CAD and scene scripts
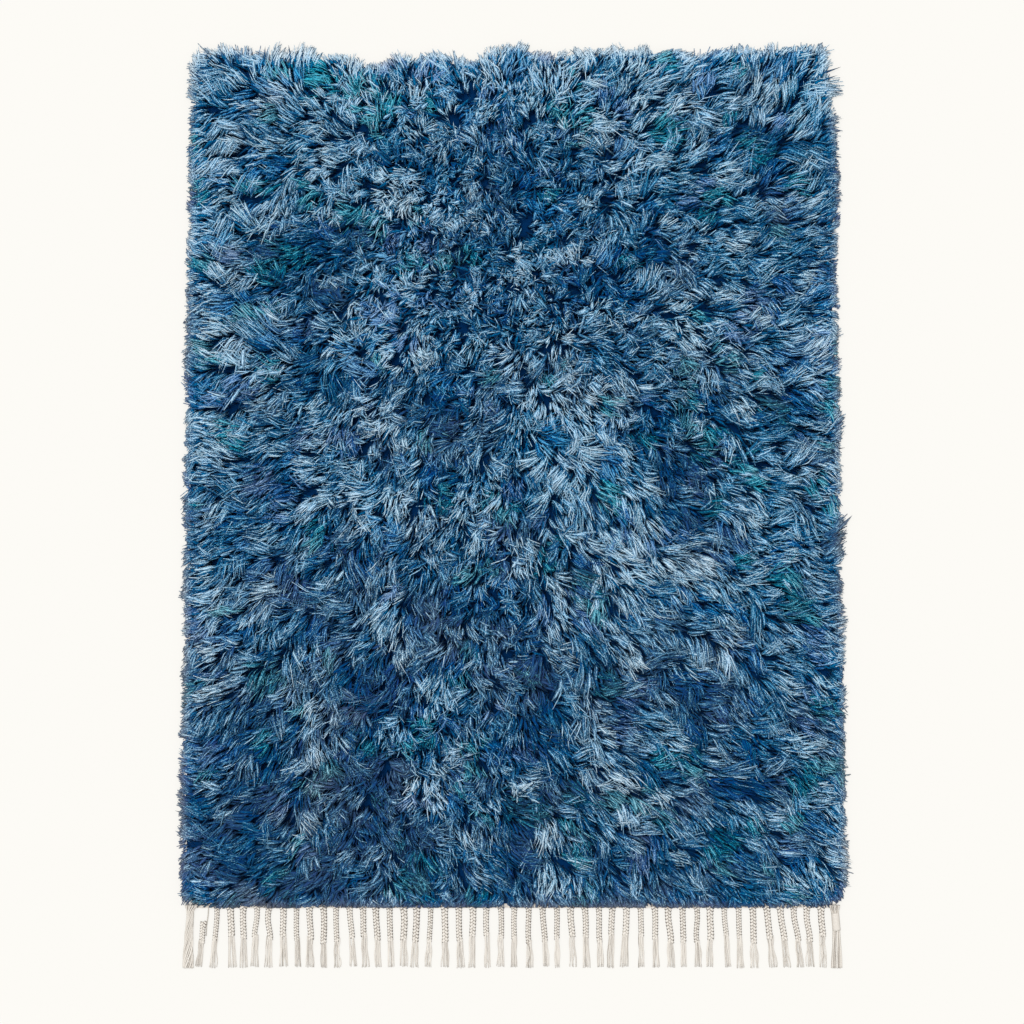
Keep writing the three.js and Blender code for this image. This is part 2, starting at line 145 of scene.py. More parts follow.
# Areas that are lighter or darker as a whole
TONE_AREAS = [
    (0, 101, 120, 9, 56), (0, 70, 150, 50, 8), (0, -75, 150, 40, -8), (-55, 70, 5, 5, 24),
    (-45, 73, 5, 4, 22), (-24, 67, 8, 6, 60), (14, 89, 5, 3, 65), (22, 99, 6, 3, -66),
    (32, 78, 6, 5, 42), (24, -24, 5, 4, 66), (-29, 46, 6, 9, 52), (-29, 37, 7, 5, 130),
    (-10, 44, 4, 6, 30), (44, 40, 8, 5, 20), (67, 30, 5, 7, 38), (14, 19, 9, 7, 75),
    (13, 6, 5, 5, 80), (25, 5, 8, 5, 44), (-7, -1, 4, 8, 56), (-70, 16, 4, 5, 30),
    (-30, 1, 8, 6, 50), (65, 7, 5, 4, 28), (25, -13, 8, 5, 110), (40, -17, 7, 7, 34),
    (57, -7, 6, 6, 36), (1, -11, 2, 9, 20), (-58, 30, 5, 4, 40), (-28, 68, 5, 4, 60),
    (46, -35, 6, 4, 40), (-30, -4, 6, 4, 60), (20, -54, 8, 8, 32), (36, -56, 4, 5, 22),
    (27, -68, 9, 5, 50), (10, -81, 4, 7, 50), (62, -74, 4, 4, 20), (-70, -24, 5, 4, 32),
    (-18, -87, 5, 3, -25), (-1, 80, 8, 11, -24), (3, 69, 7, 3, -28), (-18, 78, 6, 4, -62),
    (36, 66, 12, 3, -24), (60, 83, 9, 3, -28), (15, 84, 5, 3, -20), (-38, 61, 12, 5, -40),
    (-58, 57, 6, 5, -42), (-44, 47, 7, 5, -36), (-8, 79, 5, 4, 38), (22, 48, 7, 4, -42),
    (34, 57, 5, 4, -52), (-18, 20, 9, 7, -42), (-17, 4, 4, 7, -42), (34, 18, 5, 12, -40),
    (3, 58, 4, 4, 36), (61, 20, 5, 7, -50), (3, 1, 4, 7, -48), (42, -3, 6, 3, -34),
    (-59, -45, 4, 3, -26), (-17, -25, 5, 5, -58), (14, -15, 4, 4, -46), (-2, -31, 7, 5, -20),
    (5, -41, 4, 7, -42), (-34, -44, 8, 6, -62), (-32, -64, 7, 8, -52), (-59, -66, 5, 8, -46),
    (24, -41, 12, 3, -24), (32, -63, 5, 3, -28), (53, -65, 6, 4, -54), (4, -56, 4, 10, -20),
    (-41, -87, 12, 5, -60), (-67, -80, 10, 10, -34), (1, -79, 5, 10, -58), (19, -79, 4, 3, -20),
    (34, -85, 9, 4, -20), (-52, 12, 4, 8, -22), (-34, 89, 7, 4, 28), (3, 89, 4, 3, -36),
    (66, 90, 12, 4, 22), (44, 79, 5, 3, 28), (-7, 58, 4, 4, -30), (-69, 38, 5, 14, 36),
    (-44, 28, 9, 4, -42), (-49, 38, 4, 4, -26), (-18, 42, 3, 8, -36), (13, 38, 4, 4, 32),
    (70, 38, 7, 4, 34), (54, 22, 4, 8, 38), (-28, 17, 5, 4, 46), (39, 7, 8, 4, -42),
    (-28, -25, 4, 5, 34), (-18, -45, 4, 5, 32), (-47, -62, 3, 8, 32), (-7, -66, 4, 4, -38),
    (-28, 79, 4, 3, -28), (13, -4, 4, 4, 32), (-48, 2, 4, 8, 26), (65, -77, 4, 3, -26),
    (3, -66, 3, 4, 34), (3, -24, 3, 4, -32), (-38, -77, 5, 3, -30), (34, -35, 5, 3, -22),
    (40, -25, 7, 4, -42), (44, -50, 4, 7, -32), (14, -64, 4, 5, -62), (-29, 100, 5, 3, -42),
    (53, 100, 12, 3, -50), (13, -34, 4, 3, 30), (24, 37, 5, 4, -34), (-7, 100, 5, 4, 70),
    (-54, 100, 10, 3, 40), (-66, 81, 10, 7, 32), (13, 69, 4, 3, 26), (34, 46, 5, 3, 30),
    (-64, -24, 5, 5, 26), (34, 37, 5, 3, 62), (24, 21, 4, 6, 25), (45, 17, 3, 4, 20),
    (-38, 17, 4, 4, 22), (13, 58, 4, 3, 34), (55, 5, 5, 5, 22), (-8, -13, 3, 5, 60),
    (66, -14, 5, 4, 36), (-27, -55, 4, 4, 36), (-18, -64, 5, 6, 48), (24, -74, 5, 3, 20),
    (74, -72, 5, 14, 42), (54, -55, 5, 3, -36), (10, 96, 4, 4, -34), (-57, 86, 5, 4, -34),
    (-64, 104, 4, 4, 34), (17, 30, 4, 4, -34), (-69, 95, 4, 4, -32), (-23, -11, 4, 4, 14),
    (72, 72, 4, 5, -30), (73, -65, 4, 5, -28), (-73, 63, 4, 5, 28), (51, 24, 4, 4, -27),
    (-36, 34, 4, 4, 27), (27, 97, 4, 4, -27), (-31, 14, 4, 4, 27), (-47, 73, 4, 4, 26),
    (52, 97, 4, 4, -26), (-54, -50, 4, 4, -26), (-35, -51, 4, 4, -24), (-16, -16, 4, 4, -22),
    (-11, -90, 4, 4, 26), (-34, -16, 4, 4, -24), (20, 3, 4, 4, 26), (50, -42, 4, 4, -26),
    (5, 104, 4, 4, 26), (-41, -41, 4, 4, 26), (74, 33, 4, 5, 25), (49, 35, 4, 4, 25),
    (-25, 95, 4, 4, -25), (29, 9, 4, 4, -25),
]
SEEN_AHEAD = 0.034
TONE_MIDDLE = 0.685
TONE_SWING = 0.22
TONE_CHANCE = 0.08
TONE_RANGE = (0.22, 1.15)

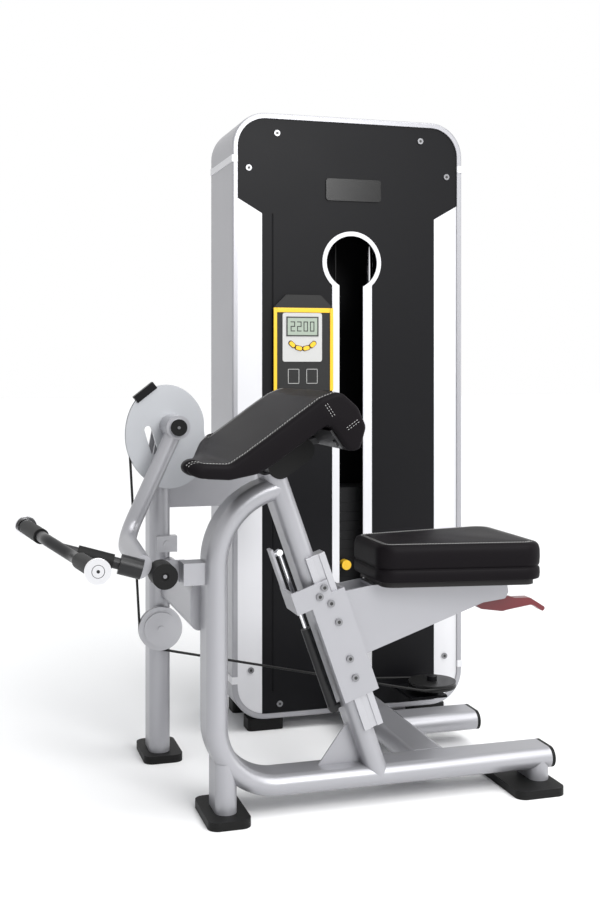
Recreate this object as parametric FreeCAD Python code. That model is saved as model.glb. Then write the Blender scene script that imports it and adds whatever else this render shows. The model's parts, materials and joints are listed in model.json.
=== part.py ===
import FreeCAD, Part
import math
import os

# A seated biceps curl machine with a weight tower behind it.
# All lengths are millimetres. X runs along the tower's width, -Y is the front, Z is up.
# While modelling, X 0 is the tower's centre, Y 0 its front face and Z 0 the floor.

# Driving dimensions of the tower
tower_half_width = 320.0
tower_depth = 250.0
tower_bottom = 31.0
tower_top = 1600.0
tower_corner = 90.0
rim_wall = 14.0
rim_bevel = 5.0
rim_strip_levels = (137.0, 1478.0)
rim_strip_height = 18.0
rim_strip_proud = 2.0
panel_recess = 4.0
panel_thick = 5.0
fold_x = -212.0
fold_depth = 2.0
shroud_half_width = 240.0
shroud_shoulder_inner = 1340.0
shroud_shoulder_outer = 1386.0
keyhole_centre = (5.0, 1218.0)
keyhole_outer = 82.0
keyhole_trim_width = 12.0
slot_x = (-30.0, 36.0)
slot_bottom = 100.0
slot_trim = (-50.0, 61.0)
trim_proud = 3.0
badge_x = (-67.0, 86.0)
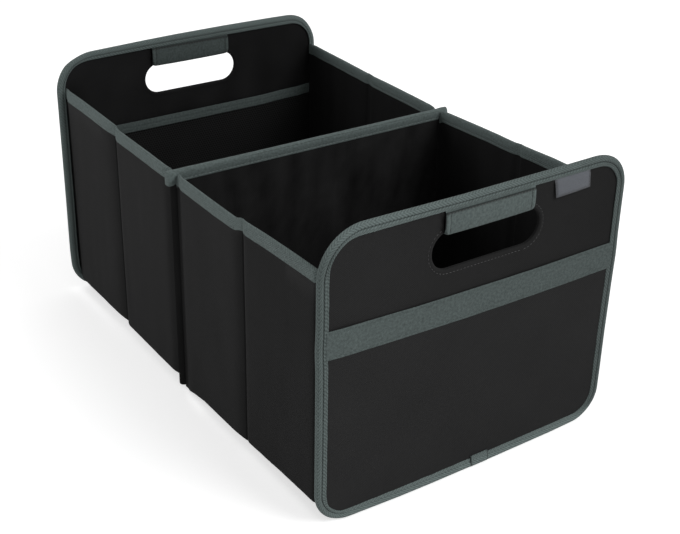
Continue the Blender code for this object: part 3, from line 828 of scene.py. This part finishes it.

Requirements:
Reproduce all data above, unchanged.

Solution below:
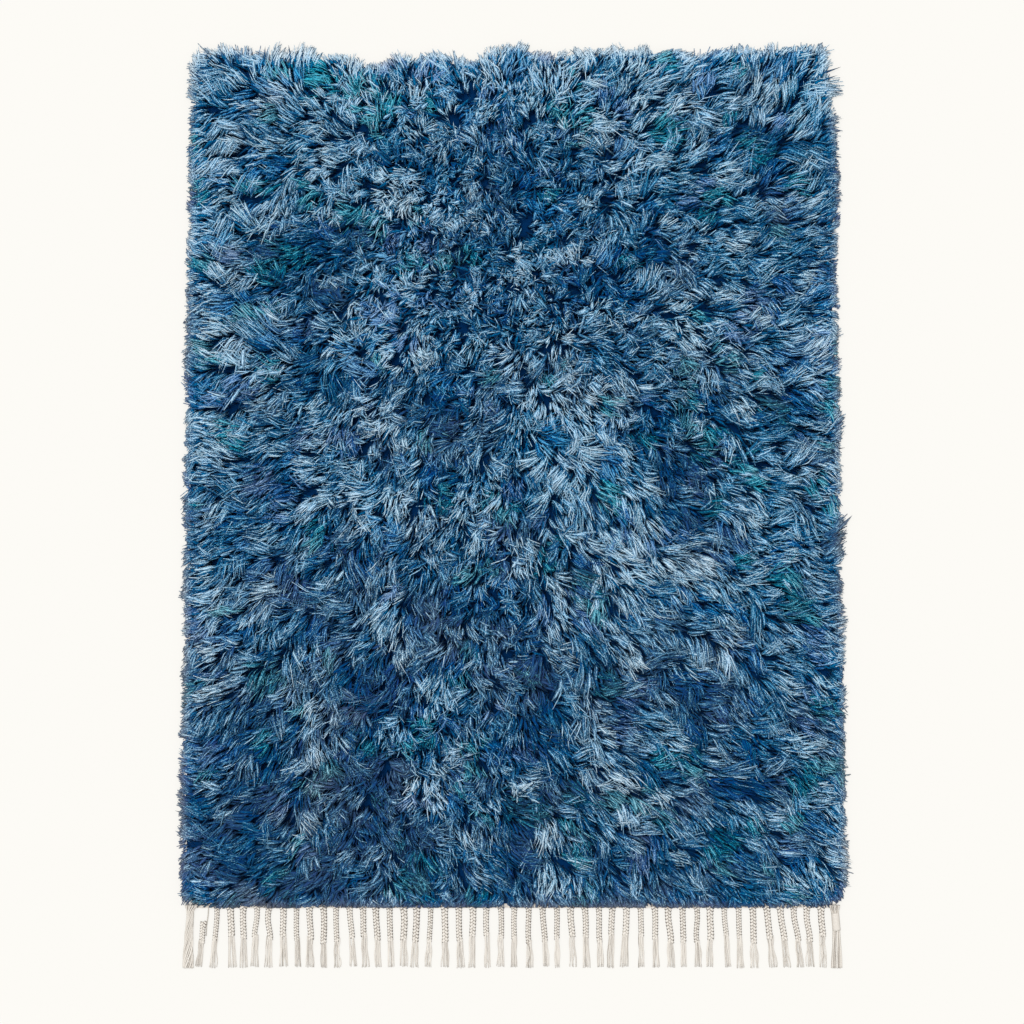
Keep writing the three.js and Blender code for this image. This is part 2, starting at line 145 of scene.py. More parts follow.
# Areas that are lighter or darker as a whole
TONE_AREAS = [
    (0, 101, 120, 9, 56), (0, 70, 150, 50, 8), (0, -75, 150, 40, -8), (-55, 70, 5, 5, 24),
    (-45, 73, 5, 4, 22), (-24, 67, 8, 6, 60), (14, 89, 5, 3, 65), (22, 99, 6, 3, -66),
    (32, 78, 6, 5, 42), (24, -24, 5, 4, 66), (-29, 46, 6, 9, 52), (-29, 37, 7, 5, 130),
    (-10, 44, 4, 6, 30), (44, 40, 8, 5, 20), (67, 30, 5, 7, 38), (14, 19, 9, 7, 75),
    (13, 6, 5, 5, 80), (25, 5, 8, 5, 44), (-7, -1, 4, 8, 56), (-70, 16, 4, 5, 30),
    (-30, 1, 8, 6, 50), (65, 7, 5, 4, 28), (25, -13, 8, 5, 110), (40, -17, 7, 7, 34),
    (57, -7, 6, 6, 36), (1, -11, 2, 9, 20), (-58, 30, 5, 4, 40), (-28, 68, 5, 4, 60),
    (46, -35, 6, 4, 40), (-30, -4, 6, 4, 60), (20, -54, 8, 8, 32), (36, -56, 4, 5, 22),
    (27, -68, 9, 5, 50), (10, -81, 4, 7, 50), (62, -74, 4, 4, 20), (-70, -24, 5, 4, 32),
    (-18, -87, 5, 3, -25), (-1, 80, 8, 11, -24), (3, 69, 7, 3, -28), (-18, 78, 6, 4, -62),
    (36, 66, 12, 3, -24), (60, 83, 9, 3, -28), (15, 84, 5, 3, -20), (-38, 61, 12, 5, -40),
    (-58, 57, 6, 5, -42), (-44, 47, 7, 5, -36), (-8, 79, 5, 4, 38), (22, 48, 7, 4, -42),
    (34, 57, 5, 4, -52), (-18, 20, 9, 7, -42), (-17, 4, 4, 7, -42), (34, 18, 5, 12, -40),
    (3, 58, 4, 4, 36), (61, 20, 5, 7, -50), (3, 1, 4, 7, -48), (42, -3, 6, 3, -34),
    (-59, -45, 4, 3, -26), (-17, -25, 5, 5, -58), (14, -15, 4, 4, -46), (-2, -31, 7, 5, -20),
    (5, -41, 4, 7, -42), (-34, -44, 8, 6, -62), (-32, -64, 7, 8, -52), (-59, -66, 5, 8, -46),
    (24, -41, 12, 3, -24), (32, -63, 5, 3, -28), (53, -65, 6, 4, -54), (4, -56, 4, 10, -20),
    (-41, -87, 12, 5, -60), (-67, -80, 10, 10, -34), (1, -79, 5, 10, -58), (19, -79, 4, 3, -20),
    (34, -85, 9, 4, -20), (-52, 12, 4, 8, -22), (-34, 89, 7, 4, 28), (3, 89, 4, 3, -36),
    (66, 90, 12, 4, 22), (44, 79, 5, 3, 28), (-7, 58, 4, 4, -30), (-69, 38, 5, 14, 36),
    (-44, 28, 9, 4, -42), (-49, 38, 4, 4, -26), (-18, 42, 3, 8, -36), (13, 38, 4, 4, 32),
    (70, 38, 7, 4, 34), (54, 22, 4, 8, 38), (-28, 17, 5, 4, 46), (39, 7, 8, 4, -42),
    (-28, -25, 4, 5, 34), (-18, -45, 4, 5, 32), (-47, -62, 3, 8, 32), (-7, -66, 4, 4, -38),
    (-28, 79, 4, 3, -28), (13, -4, 4, 4, 32), (-48, 2, 4, 8, 26), (65, -77, 4, 3, -26),
    (3, -66, 3, 4, 34), (3, -24, 3, 4, -32), (-38, -77, 5, 3, -30), (34, -35, 5, 3, -22),
    (40, -25, 7, 4, -42), (44, -50, 4, 7, -32), (14, -64, 4, 5, -62), (-29, 100, 5, 3, -42),
    (53, 100, 12, 3, -50), (13, -34, 4, 3, 30), (24, 37, 5, 4, -34), (-7, 100, 5, 4, 70),
    (-54, 100, 10, 3, 40), (-66, 81, 10, 7, 32), (13, 69, 4, 3, 26), (34, 46, 5, 3, 30),
    (-64, -24, 5, 5, 26), (34, 37, 5, 3, 62), (24, 21, 4, 6, 25), (45, 17, 3, 4, 20),
    (-38, 17, 4, 4, 22), (13, 58, 4, 3, 34), (55, 5, 5, 5, 22), (-8, -13, 3, 5, 60),
    (66, -14, 5, 4, 36), (-27, -55, 4, 4, 36), (-18, -64, 5, 6, 48), (24, -74, 5, 3, 20),
    (74, -72, 5, 14, 42), (54, -55, 5, 3, -36), (10, 96, 4, 4, -34), (-57, 86, 5, 4, -34),
    (-64, 104, 4, 4, 34), (17, 30, 4, 4, -34), (-69, 95, 4, 4, -32), (-23, -11, 4, 4, 14),
    (72, 72, 4, 5, -30), (73, -65, 4, 5, -28), (-73, 63, 4, 5, 28), (51, 24, 4, 4, -27),
    (-36, 34, 4, 4, 27), (27, 97, 4, 4, -27), (-31, 14, 4, 4, 27), (-47, 73, 4, 4, 26),
    (52, 97, 4, 4, -26), (-54, -50, 4, 4, -26), (-35, -51, 4, 4, -24), (-16, -16, 4, 4, -22),
    (-11, -90, 4, 4, 26), (-34, -16, 4, 4, -24), (20, 3, 4, 4, 26), (50, -42, 4, 4, -26),
    (5, 104, 4, 4, 26), (-41, -41, 4, 4, 26), (74, 33, 4, 5, 25), (49, 35, 4, 4, 25),
    (-25, 95, 4, 4, -25), (29, 9, 4, 4, -25),
]
SEEN_AHEAD = 0.034
TONE_MIDDLE = 0.685
TONE_SWING = 0.22
TONE_CHANCE = 0.08
TONE_RANGE = (0.22, 1.15)

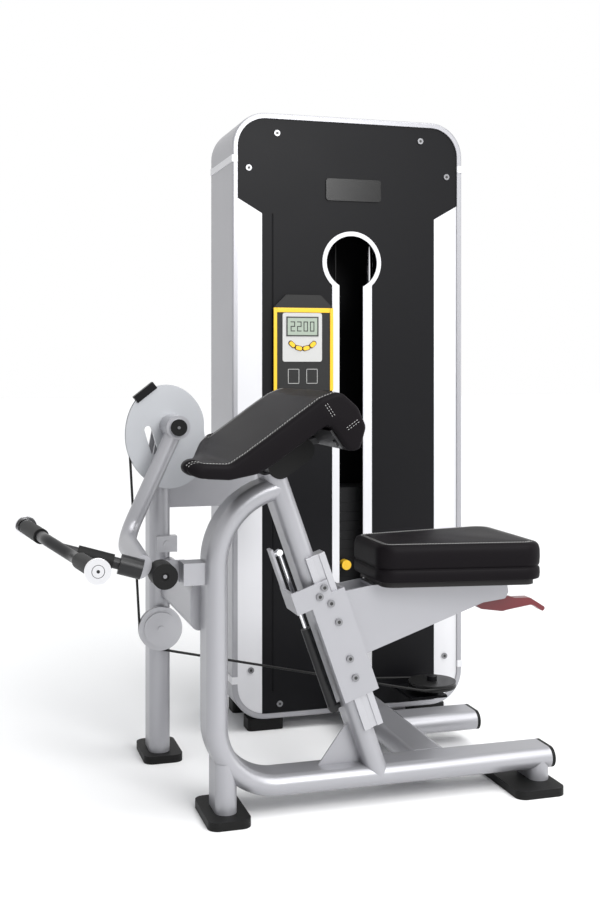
Recreate this object as parametric FreeCAD Python code. That model is saved as model.glb. Then write the Blender scene script that imports it and adds whatever else this render shows. The model's parts, materials and joints are listed in model.json.
=== part.py ===
import FreeCAD, Part
import math
import os

# A seated biceps curl machine with a weight tower behind it.
# All lengths are millimetres. X runs along the tower's width, -Y is the front, Z is up.
# While modelling, X 0 is the tower's centre, Y 0 its front face and Z 0 the floor.

# Driving dimensions of the tower
tower_half_width = 320.0
tower_depth = 250.0
tower_bottom = 31.0
tower_top = 1600.0
tower_corner = 90.0
rim_wall = 14.0
rim_bevel = 5.0
rim_strip_levels = (137.0, 1478.0)
rim_strip_height = 18.0
rim_strip_proud = 2.0
panel_recess = 4.0
panel_thick = 5.0
fold_x = -212.0
fold_depth = 2.0
shroud_half_width = 240.0
shroud_shoulder_inner = 1340.0
shroud_shoulder_outer = 1386.0
keyhole_centre = (5.0, 1218.0)
keyhole_outer = 82.0
keyhole_trim_width = 12.0
slot_x = (-30.0, 36.0)
slot_bottom = 100.0
slot_trim = (-50.0, 61.0)
trim_proud = 3.0
badge_x = (-67.0, 86.0)
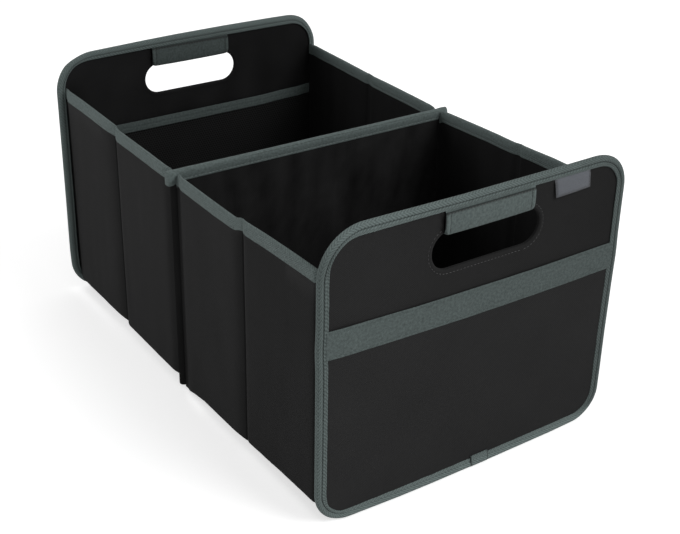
Continue the Blender code for this object: part 3, from line 828 of scene.py. This part finishes it.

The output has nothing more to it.